**TO DO**
Copy every line, exactly and only, from the line containing "Model this object" to the line containing "to the back.", both lines included.

**EXTRACTED INFORMATION**

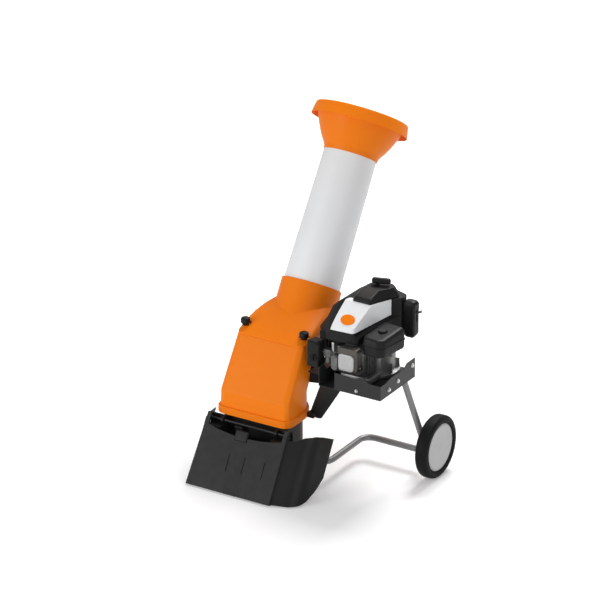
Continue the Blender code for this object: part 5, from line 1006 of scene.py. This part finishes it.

...

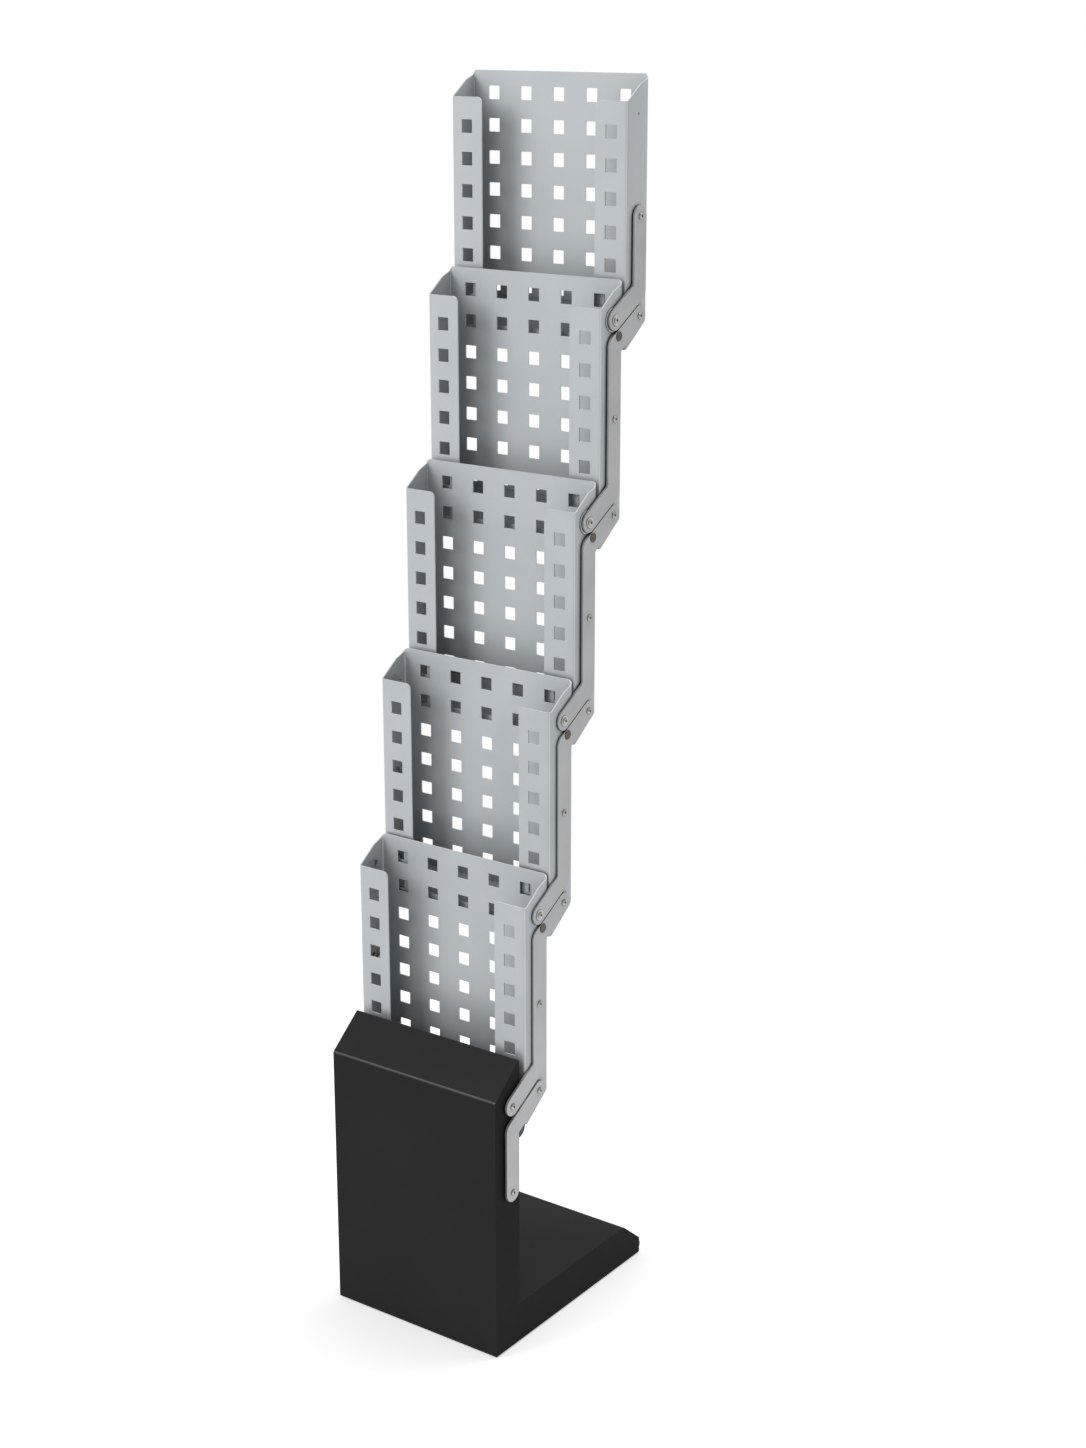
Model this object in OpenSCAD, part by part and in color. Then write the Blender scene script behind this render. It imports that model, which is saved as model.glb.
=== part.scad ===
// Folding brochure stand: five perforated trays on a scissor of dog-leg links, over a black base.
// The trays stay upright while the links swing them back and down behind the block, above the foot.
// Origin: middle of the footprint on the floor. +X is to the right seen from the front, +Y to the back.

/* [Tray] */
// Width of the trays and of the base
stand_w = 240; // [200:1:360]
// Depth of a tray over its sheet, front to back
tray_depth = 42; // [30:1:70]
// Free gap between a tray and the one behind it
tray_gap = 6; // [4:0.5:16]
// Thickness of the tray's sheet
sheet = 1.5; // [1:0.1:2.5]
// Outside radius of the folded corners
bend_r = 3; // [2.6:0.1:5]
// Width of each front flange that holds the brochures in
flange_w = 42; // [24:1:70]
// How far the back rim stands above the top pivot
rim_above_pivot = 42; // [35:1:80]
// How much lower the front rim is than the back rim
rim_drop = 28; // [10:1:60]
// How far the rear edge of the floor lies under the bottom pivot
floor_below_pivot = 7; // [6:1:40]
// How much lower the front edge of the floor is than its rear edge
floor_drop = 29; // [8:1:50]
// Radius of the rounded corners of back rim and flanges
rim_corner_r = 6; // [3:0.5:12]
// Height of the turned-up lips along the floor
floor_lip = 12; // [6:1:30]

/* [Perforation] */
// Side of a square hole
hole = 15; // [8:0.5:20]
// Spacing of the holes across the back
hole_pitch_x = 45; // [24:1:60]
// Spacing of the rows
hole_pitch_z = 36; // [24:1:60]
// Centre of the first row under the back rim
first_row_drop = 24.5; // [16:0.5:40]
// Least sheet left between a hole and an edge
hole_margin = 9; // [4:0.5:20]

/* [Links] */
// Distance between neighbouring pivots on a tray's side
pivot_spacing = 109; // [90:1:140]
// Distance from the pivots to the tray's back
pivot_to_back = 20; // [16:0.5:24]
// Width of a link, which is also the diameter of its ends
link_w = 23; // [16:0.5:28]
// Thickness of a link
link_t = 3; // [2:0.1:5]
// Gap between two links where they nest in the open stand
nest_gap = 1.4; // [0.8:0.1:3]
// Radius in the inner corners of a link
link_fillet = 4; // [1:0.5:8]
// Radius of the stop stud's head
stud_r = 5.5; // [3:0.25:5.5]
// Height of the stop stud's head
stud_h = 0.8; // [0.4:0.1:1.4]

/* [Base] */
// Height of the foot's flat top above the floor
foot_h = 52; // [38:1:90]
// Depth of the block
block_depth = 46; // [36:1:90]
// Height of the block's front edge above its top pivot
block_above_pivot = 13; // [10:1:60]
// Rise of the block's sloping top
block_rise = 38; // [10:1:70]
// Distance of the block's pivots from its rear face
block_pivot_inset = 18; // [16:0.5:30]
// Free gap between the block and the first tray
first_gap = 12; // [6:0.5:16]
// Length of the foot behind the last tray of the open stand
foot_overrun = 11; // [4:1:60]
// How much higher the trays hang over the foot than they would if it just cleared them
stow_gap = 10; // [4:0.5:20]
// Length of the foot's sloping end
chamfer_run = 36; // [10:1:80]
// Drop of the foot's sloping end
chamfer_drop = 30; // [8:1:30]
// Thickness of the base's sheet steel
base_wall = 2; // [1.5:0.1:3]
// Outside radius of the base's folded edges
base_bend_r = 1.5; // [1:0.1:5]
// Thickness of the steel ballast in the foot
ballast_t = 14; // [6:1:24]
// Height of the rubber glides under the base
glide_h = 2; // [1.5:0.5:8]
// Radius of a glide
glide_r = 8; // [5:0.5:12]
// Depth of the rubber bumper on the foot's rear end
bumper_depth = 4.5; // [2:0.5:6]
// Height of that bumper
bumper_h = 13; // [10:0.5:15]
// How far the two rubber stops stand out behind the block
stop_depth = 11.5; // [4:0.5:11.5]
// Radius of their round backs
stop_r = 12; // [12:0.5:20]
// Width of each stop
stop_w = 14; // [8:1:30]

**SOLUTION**
Model this object in OpenSCAD, part by part and in color. Then write the Blender scene script behind this render. It imports that model, which is saved as model.glb.
=== part.scad ===
// Folding brochure stand: five perforated trays on a scissor of dog-leg links, over a black base.
// The trays stay upright while the links swing them back and down behind the block, above the foot.
// Origin: middle of the footprint on the floor. +X is to the right seen from the front, +Y to the back.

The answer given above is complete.